Born Rebecca Webb Pennock, the future Mrs. Lukens was from a well-to-do Quaker family in Pennsylvania. She had a pretty sweet childhood: riding horses, getting an education, and even enjoying a fairytale romance. She and her husband fell for each other hard (he proposed on the second date—bold move!). Her husband integrated himself into the family quickly, going into business with Rebecca’s father. The newlywed couple leased the old Brandywine Iron Works factory from Rebecca’s father and began rebuilding it to get in on the manufacturing boom. It was hard work and a lot of it, but they were happy.
Then, in her words, “in summer of 1825, I lost my dear and excellent husband, and I commenced my hard and weary struggle with life.”
Challenge number one was keeping the employees. According to family lore, many of the workers were packing their things and ready to leave for good when she ran out the door and called them back, one by one. As Rebecca’s granddaughter later put it, Rebecca took some time to brush up on her multiplication tables, and then formally took the reins.
Rebecca not only got the business back on track, she made it boom. Her task was to complete the massive order they’d just undertaken: plates for the Codorus, the first iron-hulled ship in the United States. Over the next 22 years, she established Brandyworks iron as some of the highest quality on the market. When one of their suppliers provided inferior product, she was unafraid to bring them to court. She was not about to let someone walk all over her.
She overcame endless difficulties throughout all this. A financial crisis in 1837 wiped out several iron working plants—but not Rebecca’s. Realizing the massive financial instability afoot, she temporarily shut down the plant and put her employees to work upgrading the facilities. When they ran out of work to do, she put them to work on her estate. Not only did her plant survive, she even retained her workers.
But by far the biggest thorn in her side was her mother, Martha. Feeling that a woman running a business was unfeminine, Martha did everything in her power to screw Rebecca over. Martha kept trying to give the plant to Rebecca’s brothers—despite Rebecca having rebuilt it herself, and having paid her late father money for the privilege. But due to her father’s will being poorly worded and her late husband’s will being nonexistent, Rebecca had to fight her mother in court over the deed for 20 years—and when Martha died, Rebecca had to continue fighting her own brothers.
In the end, Rebecca was victorious, but she had to pay for the property two or three times over.
Rebecca’s true strength in all of this was realizing she could not go it alone and reaching out for help. She folded her family life into her professional one—she brought on her brother-in-law to help manage the plant and her daughter to serve as bookkeeper. Additionally, Rebecca relied on the religious community of Quakers for support, and continually referred to the religion’s Rules of Discipline to conduct business in a moral manner.

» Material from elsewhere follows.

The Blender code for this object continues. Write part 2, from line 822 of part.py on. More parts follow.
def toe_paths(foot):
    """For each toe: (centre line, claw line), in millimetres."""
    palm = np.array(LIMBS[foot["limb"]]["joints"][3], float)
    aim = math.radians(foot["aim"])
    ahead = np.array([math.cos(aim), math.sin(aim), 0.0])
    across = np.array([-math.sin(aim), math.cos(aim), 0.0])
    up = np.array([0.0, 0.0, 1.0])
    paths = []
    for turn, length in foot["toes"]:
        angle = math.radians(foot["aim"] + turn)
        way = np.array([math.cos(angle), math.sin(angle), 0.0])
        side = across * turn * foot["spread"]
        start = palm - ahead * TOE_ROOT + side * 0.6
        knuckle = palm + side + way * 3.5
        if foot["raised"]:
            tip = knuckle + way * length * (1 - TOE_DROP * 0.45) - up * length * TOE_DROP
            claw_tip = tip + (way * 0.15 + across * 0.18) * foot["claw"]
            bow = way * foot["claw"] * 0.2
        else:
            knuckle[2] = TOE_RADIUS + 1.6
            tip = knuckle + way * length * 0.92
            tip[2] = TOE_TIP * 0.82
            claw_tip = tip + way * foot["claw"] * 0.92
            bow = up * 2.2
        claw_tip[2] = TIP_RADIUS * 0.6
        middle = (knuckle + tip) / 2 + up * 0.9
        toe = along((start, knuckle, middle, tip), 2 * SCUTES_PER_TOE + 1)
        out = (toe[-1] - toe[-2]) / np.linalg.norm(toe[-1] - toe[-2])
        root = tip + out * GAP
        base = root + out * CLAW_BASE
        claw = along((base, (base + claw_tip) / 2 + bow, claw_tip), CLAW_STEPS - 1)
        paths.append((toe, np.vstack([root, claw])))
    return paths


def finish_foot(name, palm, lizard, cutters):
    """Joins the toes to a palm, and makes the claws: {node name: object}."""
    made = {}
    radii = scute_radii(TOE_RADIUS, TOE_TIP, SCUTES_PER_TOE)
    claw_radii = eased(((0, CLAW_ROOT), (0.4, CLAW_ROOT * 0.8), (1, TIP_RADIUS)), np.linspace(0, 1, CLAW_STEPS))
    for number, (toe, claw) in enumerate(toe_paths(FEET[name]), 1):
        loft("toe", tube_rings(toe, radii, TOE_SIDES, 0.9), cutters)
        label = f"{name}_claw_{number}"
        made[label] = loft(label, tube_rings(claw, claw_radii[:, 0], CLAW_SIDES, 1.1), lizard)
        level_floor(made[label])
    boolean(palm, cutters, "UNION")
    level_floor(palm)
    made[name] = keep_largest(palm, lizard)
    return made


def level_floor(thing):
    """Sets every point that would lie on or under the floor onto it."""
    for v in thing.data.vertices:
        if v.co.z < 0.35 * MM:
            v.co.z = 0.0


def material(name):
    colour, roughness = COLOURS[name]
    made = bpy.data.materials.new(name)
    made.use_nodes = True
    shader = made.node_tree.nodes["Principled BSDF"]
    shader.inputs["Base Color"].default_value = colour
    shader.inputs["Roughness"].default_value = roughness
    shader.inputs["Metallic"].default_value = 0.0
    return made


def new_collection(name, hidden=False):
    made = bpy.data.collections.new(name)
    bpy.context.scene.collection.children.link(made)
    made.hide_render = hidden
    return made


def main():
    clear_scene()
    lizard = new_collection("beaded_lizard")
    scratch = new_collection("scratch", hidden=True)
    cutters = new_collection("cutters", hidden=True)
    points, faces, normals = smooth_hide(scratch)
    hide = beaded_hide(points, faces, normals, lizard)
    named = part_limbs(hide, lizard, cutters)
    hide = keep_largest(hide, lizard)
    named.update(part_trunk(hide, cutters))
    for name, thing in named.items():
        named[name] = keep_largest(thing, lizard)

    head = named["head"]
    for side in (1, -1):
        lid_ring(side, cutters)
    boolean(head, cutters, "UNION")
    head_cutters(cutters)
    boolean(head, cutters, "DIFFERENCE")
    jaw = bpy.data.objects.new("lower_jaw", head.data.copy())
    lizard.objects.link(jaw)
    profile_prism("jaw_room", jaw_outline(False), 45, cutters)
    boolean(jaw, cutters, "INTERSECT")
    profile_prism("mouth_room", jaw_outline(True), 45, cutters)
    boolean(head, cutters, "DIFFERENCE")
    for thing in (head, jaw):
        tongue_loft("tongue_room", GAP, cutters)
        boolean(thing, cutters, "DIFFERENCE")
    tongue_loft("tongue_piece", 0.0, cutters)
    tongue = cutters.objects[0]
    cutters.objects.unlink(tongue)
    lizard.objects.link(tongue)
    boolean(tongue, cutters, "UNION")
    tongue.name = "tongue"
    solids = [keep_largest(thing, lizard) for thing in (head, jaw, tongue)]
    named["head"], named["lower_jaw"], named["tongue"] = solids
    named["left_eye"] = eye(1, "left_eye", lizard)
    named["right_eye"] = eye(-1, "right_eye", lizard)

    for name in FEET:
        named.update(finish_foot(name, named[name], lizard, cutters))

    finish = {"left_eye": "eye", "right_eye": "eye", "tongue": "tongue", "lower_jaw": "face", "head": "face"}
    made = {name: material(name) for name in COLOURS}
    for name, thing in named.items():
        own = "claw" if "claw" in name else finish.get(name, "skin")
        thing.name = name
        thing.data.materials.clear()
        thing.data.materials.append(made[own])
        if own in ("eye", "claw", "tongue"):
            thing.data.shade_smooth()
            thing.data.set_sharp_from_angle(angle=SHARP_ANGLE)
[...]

After Rebecca spent 22 years hard at work, her health began to decline, and in 1847, she withdrew from running the business. By the end of her life, she’d accumulated over $100,000 in personal property, a far cry from the $15,000 of debt she’d started with. She carefully earmarked much of it for her children—she was intent on not making the same mistakes with her will as had her late father and husband.
After her death, the Brandywine Iron Works was renamed the Lukens Iron Works and later Lukens Steel in her honor. It was a Fortune 500 company for quite some time and was managed for 125 years by her descendants. In 1994, Fortune magazine recognized Rebecca as America’s first female industrialist leader and inducted her into the American National Business Hall of Fame.

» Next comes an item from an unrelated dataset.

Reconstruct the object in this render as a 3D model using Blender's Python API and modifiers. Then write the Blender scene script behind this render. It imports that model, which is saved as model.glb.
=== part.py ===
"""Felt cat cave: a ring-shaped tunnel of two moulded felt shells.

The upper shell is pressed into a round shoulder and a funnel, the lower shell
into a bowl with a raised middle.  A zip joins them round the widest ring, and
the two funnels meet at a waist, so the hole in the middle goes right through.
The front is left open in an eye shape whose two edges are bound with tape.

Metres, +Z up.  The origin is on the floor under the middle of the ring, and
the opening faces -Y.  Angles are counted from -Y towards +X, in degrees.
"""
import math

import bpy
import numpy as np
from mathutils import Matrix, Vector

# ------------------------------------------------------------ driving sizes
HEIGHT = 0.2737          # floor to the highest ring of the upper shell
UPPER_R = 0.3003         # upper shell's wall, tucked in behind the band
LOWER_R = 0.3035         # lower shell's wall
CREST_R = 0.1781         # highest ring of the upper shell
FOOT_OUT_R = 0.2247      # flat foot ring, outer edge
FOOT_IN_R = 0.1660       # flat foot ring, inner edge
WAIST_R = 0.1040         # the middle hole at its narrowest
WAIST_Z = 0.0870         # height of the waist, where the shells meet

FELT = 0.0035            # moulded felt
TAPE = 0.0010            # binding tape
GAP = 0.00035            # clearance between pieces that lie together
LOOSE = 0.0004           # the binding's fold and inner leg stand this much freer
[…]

Much of the vibrance of Rebecca’s story is due to her being able to tell it in her own words. Her diary, found some 150 years after her death, reveals the personal struggles of a woman trying to move on from tragedy. Of the early days after her husband’s death, she wrote: “With some fear, but more courage, I began to struggle for a livelihood. I think at this period I must have possessed some energy of character, for now I look back and wonder at my daring. I had such strong, such powerful incentives for exertion that I felt I must succeed.”
- ART NOTES AND TRIVIA •
This is a decently accurate representation of the Brandywine Iron Works. Thankfully, a depiction of it on a bank note survives to current day and serves as excellent reference. The furnace embers are a bit of artistic license. Of course the iron workers would not want embers floating around a wooden building, but they added a bit of wonder to the composition.
 Neither of these anecdotes are historically confirmed, and are likely a bit of hyperbole, but come on. Just go with it.